▸ SOURCE MATERIAL
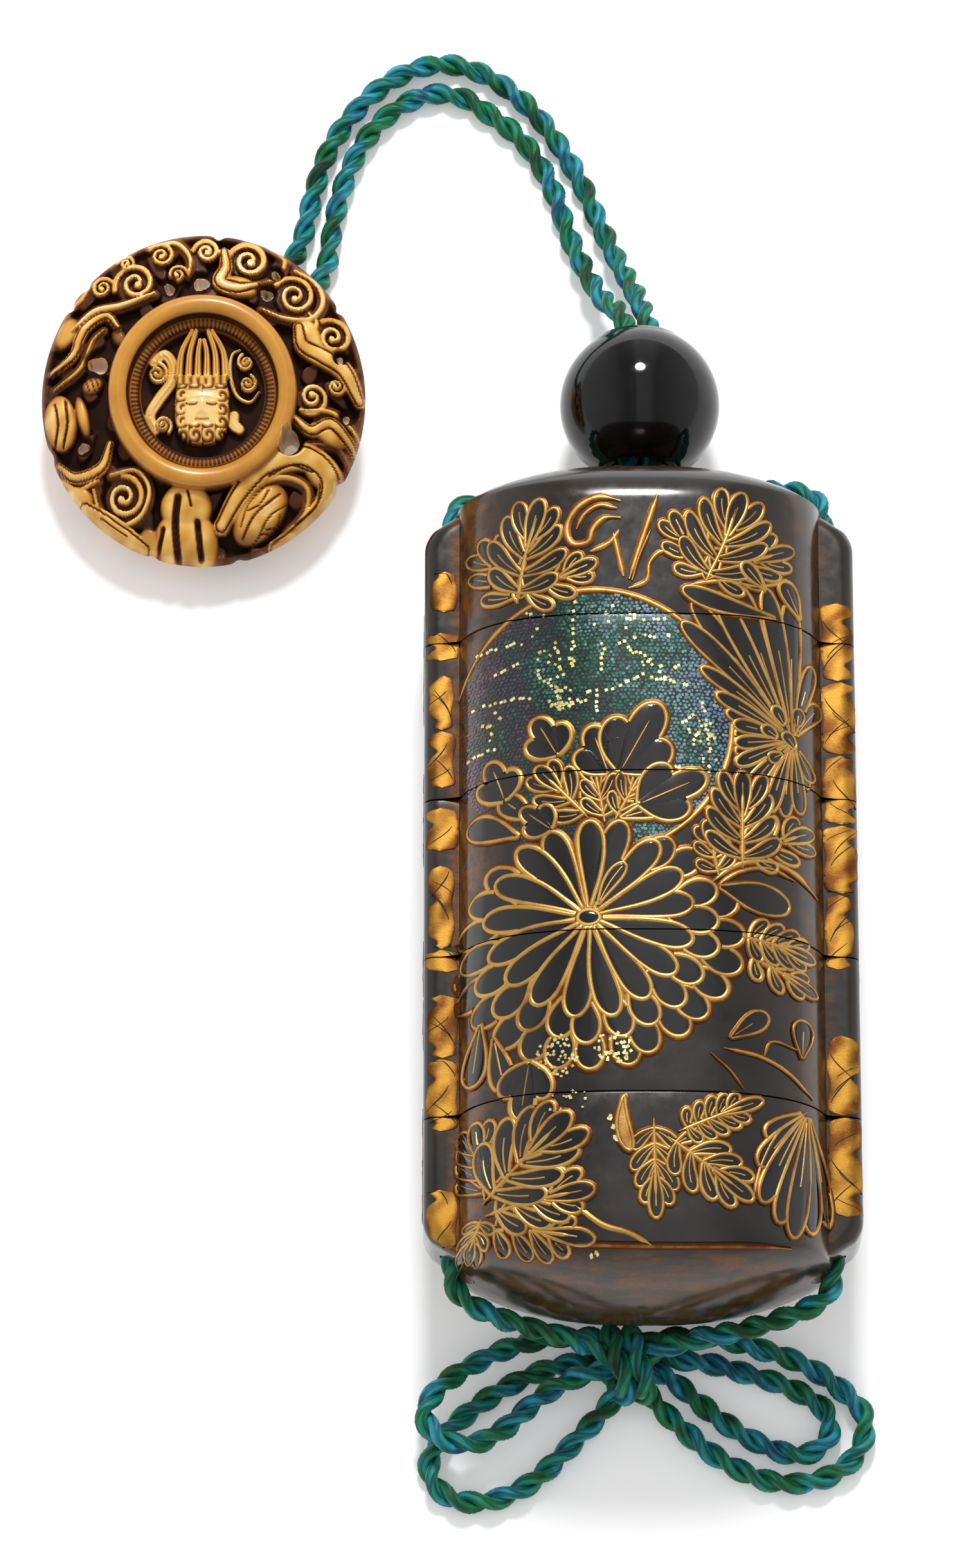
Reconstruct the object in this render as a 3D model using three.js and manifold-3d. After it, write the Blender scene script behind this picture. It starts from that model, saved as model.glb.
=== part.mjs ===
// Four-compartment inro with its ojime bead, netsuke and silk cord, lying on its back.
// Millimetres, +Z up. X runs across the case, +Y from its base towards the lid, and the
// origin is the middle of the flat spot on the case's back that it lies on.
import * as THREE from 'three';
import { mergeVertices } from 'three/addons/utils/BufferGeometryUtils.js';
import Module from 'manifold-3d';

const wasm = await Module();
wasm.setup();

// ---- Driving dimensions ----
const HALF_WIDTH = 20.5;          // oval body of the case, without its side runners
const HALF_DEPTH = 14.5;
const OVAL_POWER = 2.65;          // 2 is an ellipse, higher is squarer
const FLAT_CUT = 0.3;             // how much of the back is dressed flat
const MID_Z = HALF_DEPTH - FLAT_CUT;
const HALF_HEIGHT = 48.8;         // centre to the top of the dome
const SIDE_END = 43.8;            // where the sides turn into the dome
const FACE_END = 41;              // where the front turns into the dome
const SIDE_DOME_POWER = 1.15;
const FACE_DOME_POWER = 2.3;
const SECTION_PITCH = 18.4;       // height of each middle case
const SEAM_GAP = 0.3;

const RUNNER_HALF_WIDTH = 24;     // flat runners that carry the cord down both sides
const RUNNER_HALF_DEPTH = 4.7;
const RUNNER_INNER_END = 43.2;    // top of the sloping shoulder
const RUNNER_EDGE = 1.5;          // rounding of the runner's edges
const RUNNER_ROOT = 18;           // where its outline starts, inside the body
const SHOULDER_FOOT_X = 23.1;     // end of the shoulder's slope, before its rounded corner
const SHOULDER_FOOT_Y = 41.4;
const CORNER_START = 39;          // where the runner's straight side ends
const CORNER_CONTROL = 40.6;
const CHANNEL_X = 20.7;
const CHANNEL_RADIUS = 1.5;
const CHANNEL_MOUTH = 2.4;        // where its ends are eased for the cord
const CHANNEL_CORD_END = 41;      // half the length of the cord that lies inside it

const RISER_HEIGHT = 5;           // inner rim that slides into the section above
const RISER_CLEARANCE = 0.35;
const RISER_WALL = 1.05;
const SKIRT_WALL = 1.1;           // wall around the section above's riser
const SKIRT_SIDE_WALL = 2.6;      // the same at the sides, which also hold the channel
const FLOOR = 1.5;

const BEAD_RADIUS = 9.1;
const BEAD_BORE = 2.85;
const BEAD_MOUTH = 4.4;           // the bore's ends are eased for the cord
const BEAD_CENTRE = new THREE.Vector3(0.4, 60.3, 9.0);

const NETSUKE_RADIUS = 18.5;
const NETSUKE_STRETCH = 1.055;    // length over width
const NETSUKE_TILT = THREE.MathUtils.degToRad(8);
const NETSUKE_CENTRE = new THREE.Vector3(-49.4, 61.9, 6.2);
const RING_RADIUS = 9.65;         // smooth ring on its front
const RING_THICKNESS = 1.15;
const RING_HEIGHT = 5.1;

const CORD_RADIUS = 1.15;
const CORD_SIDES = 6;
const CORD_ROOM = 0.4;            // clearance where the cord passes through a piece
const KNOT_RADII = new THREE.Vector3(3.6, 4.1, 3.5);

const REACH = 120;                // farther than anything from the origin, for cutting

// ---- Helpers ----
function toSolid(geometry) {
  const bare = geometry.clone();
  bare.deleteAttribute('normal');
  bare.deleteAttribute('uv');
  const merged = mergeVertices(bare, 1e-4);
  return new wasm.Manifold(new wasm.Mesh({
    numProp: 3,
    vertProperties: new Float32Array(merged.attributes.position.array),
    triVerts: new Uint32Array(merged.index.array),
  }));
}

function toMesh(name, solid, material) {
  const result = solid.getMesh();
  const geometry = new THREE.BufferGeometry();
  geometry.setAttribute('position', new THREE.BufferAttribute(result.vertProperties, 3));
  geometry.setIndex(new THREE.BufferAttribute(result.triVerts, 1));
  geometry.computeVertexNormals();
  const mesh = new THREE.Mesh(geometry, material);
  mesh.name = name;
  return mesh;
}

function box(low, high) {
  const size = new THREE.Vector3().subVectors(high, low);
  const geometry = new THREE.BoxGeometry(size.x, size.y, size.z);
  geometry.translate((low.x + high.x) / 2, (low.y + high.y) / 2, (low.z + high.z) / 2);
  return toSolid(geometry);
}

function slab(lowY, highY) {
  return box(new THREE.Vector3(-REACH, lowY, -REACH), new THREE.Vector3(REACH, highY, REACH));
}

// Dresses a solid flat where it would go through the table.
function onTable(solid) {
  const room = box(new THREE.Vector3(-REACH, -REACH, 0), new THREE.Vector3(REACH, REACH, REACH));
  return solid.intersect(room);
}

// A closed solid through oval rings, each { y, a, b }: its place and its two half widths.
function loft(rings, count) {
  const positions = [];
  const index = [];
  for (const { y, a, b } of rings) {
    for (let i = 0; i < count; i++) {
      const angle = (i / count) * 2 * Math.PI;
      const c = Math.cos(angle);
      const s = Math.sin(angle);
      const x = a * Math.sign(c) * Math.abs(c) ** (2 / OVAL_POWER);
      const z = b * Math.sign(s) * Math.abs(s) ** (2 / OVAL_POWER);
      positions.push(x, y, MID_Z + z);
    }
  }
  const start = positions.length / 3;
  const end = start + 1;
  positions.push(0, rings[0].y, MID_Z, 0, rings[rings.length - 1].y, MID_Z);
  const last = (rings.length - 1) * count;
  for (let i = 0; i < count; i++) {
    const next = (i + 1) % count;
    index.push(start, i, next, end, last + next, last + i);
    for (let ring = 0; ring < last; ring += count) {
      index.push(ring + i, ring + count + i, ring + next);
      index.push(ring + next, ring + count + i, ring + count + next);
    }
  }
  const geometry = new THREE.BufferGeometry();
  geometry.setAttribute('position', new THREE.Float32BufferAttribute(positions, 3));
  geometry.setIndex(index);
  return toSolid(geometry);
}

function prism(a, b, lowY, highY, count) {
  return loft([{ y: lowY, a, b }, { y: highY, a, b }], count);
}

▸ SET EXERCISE
All lines from the beginning of the material above through the one with "const SEAM_GAP = 0.3;" need to be returned exactly; please return those and only those.

▸ SOLVED EXERCISE
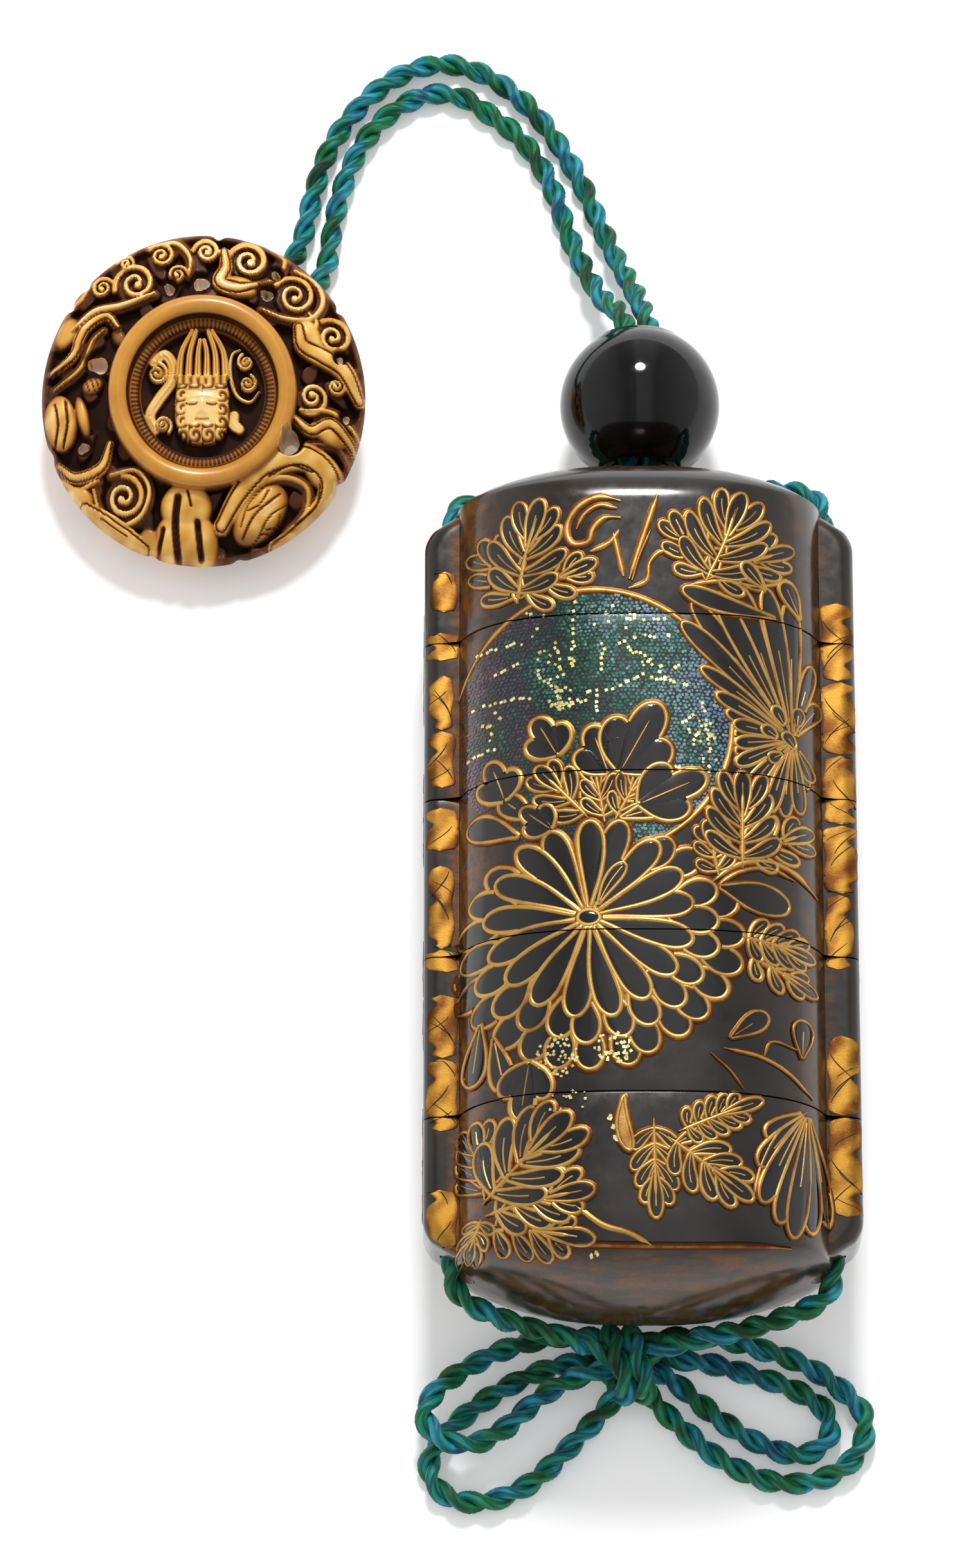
Reconstruct the object in this render as a 3D model using three.js and manifold-3d. After it, write the Blender scene script behind this picture. It starts from that model, saved as model.glb.
=== part.mjs ===
// Four-compartment inro with its ojime bead, netsuke and silk cord, lying on its back.
// Millimetres, +Z up. X runs across the case, +Y from its base towards the lid, and the
// origin is the middle of the flat spot on the case's back that it lies on.
import * as THREE from 'three';
import { mergeVertices } from 'three/addons/utils/BufferGeometryUtils.js';
import Module from 'manifold-3d';

const wasm = await Module();
wasm.setup();

// ---- Driving dimensions ----
const HALF_WIDTH = 20.5;          // oval body of the case, without its side runners
const HALF_DEPTH = 14.5;
const OVAL_POWER = 2.65;          // 2 is an ellipse, higher is squarer
const FLAT_CUT = 0.3;             // how much of the back is dressed flat
const MID_Z = HALF_DEPTH - FLAT_CUT;
const HALF_HEIGHT = 48.8;         // centre to the top of the dome
const SIDE_END = 43.8;            // where the sides turn into the dome
const FACE_END = 41;              // where the front turns into the dome
const SIDE_DOME_POWER = 1.15;
const FACE_DOME_POWER = 2.3;
const SECTION_PITCH = 18.4;       // height of each middle case
const SEAM_GAP = 0.3;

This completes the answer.